Leader of the Waikeri
- Reign: ~1520s-1558
- Predecessor: Paraguarime
- Successor: Elder council
- Born: ~1496-1514
- Died: 1558 El Panecillo, Venezuela Province
- Cause of death: Poisoning; Warfare;
- Spouse: Francisco Fajardo the Elder (1527–1530); Alonso Carreño (1530–1548);
- Issue: Francisco Fajardo the Younger; Alonso Carreño (d. 1548); Juan Carreño (d. 1548);
- Father: Charamaya
- Religion: Waikeri religion; Catholicism;
- Occupation: Diplomat; Ambassador; Political leader;

= Isabel (Waikeri leader) =

Waikeri leader

Isabel (fl. 1500s) was a Waikeri leader. During her reign, she allied the Waikeri with the Spanish Empire to protect the Waikeri people from enslavement, forced taxation and subjugation under the encomienda system. She collaborated with the Spanish Empire in their imperialism and colonialism on the mainland with her mestizo son becoming a conquistador.

==Biography==
She was likely born in the town called Palguarime near modern-day Porlamar between 1496 and 1514. She was the child of many former leaders including her grandfathers Charaima and Paraguarime and her father Charamaya. Charamaya and Charaima were leaders among the nearby Caraca people living near modern-day Caracas. Among the Waikeri, property and titles are inherited matrilineally and thus she inherited her office through her mother.

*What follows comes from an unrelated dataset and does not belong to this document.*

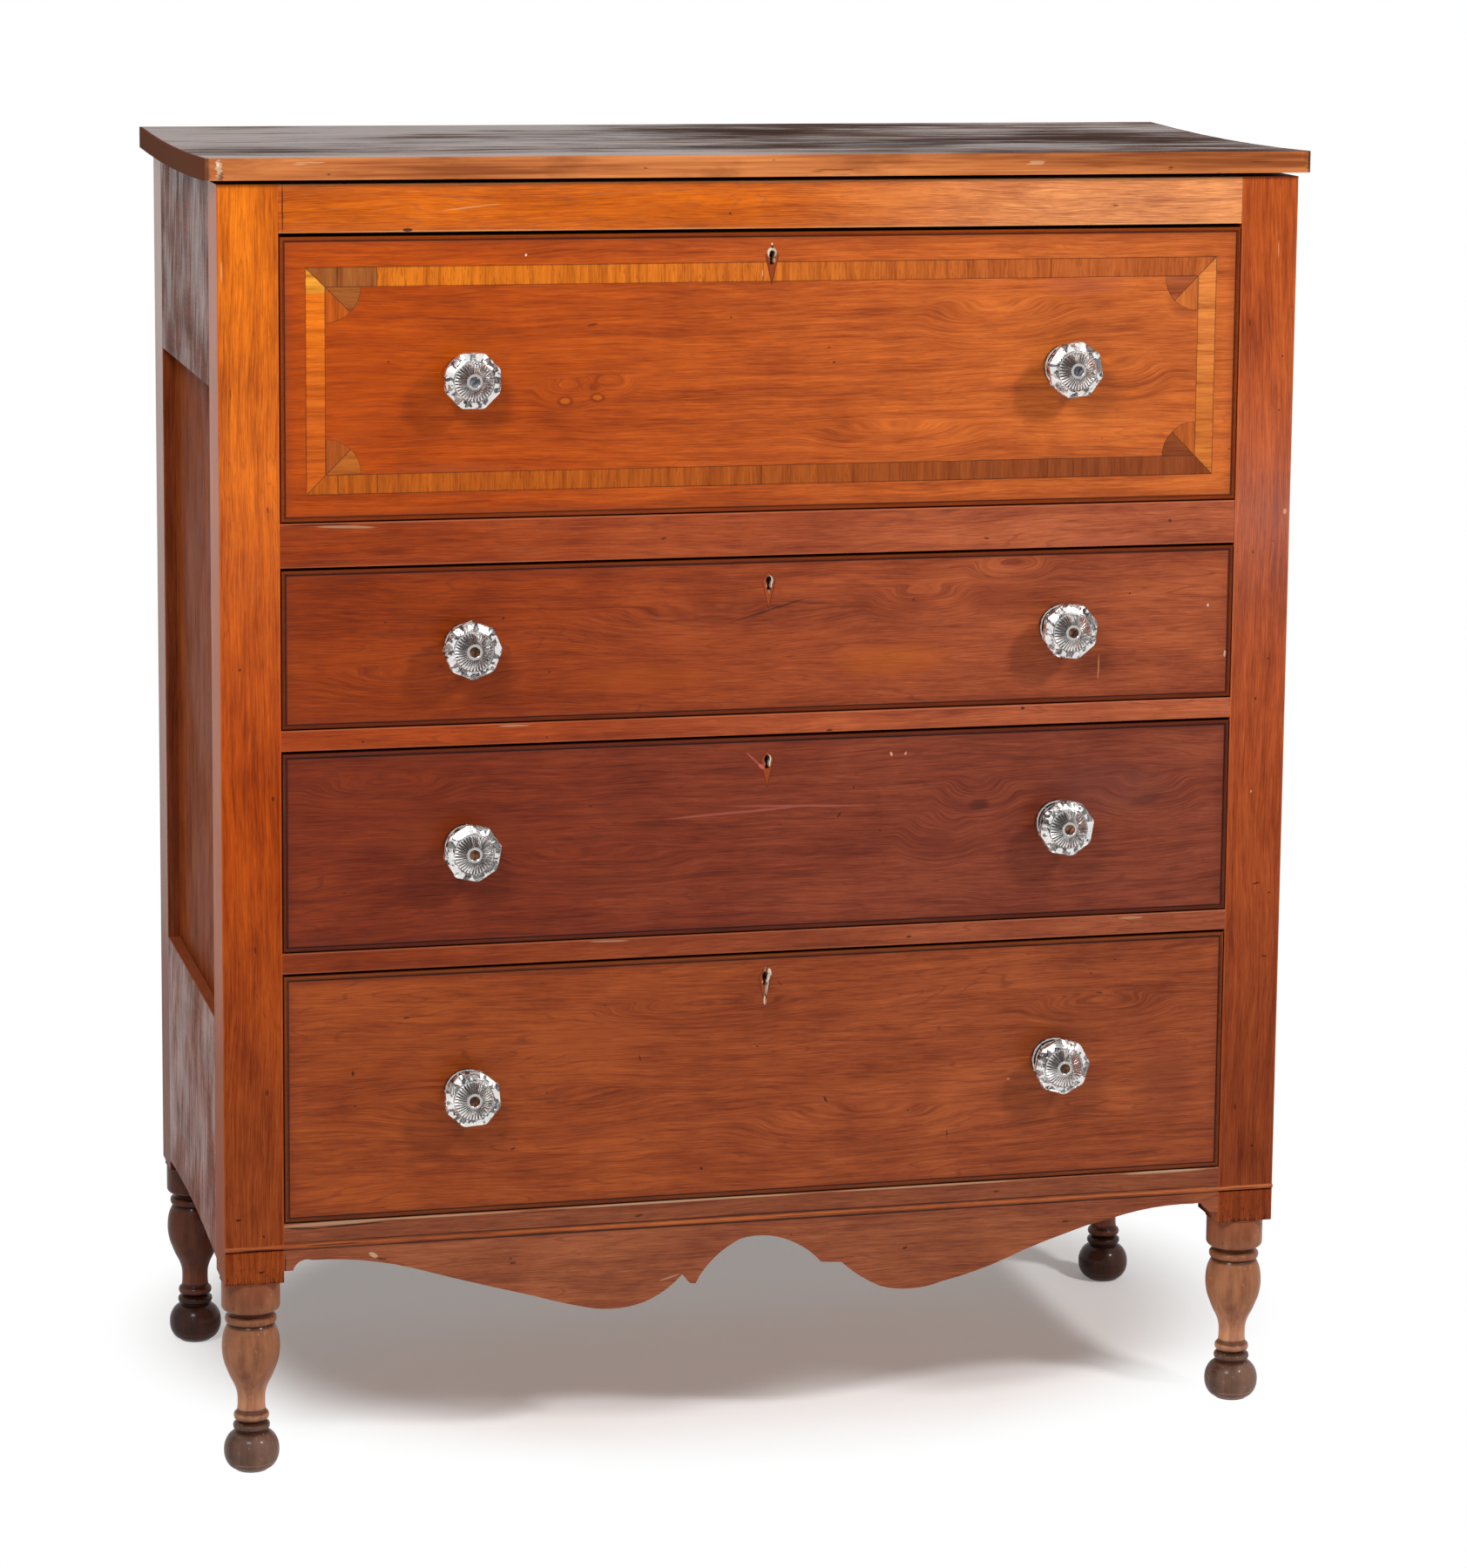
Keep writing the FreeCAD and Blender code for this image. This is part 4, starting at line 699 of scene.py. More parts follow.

When the Waikeri made contact with Spanish colonizers, they allied with them. This is when Isabel, whose Waikeri name is unknown, adopted the Spanish name Isabel after her baptism. It was taken in honor of Isabel de Manrique de Villalobos (mother of the future governor of the Province of Margarita, Aldonza Villalobos Manrique) and Isabella I of Castile. In 1525, King Charles I recognized the Waikeri as free vassals of the crown. While cooperating with the Spanish, she also worked to preserve the traditions and lands of her people. She received the title "Dona" from the Crown of Castile.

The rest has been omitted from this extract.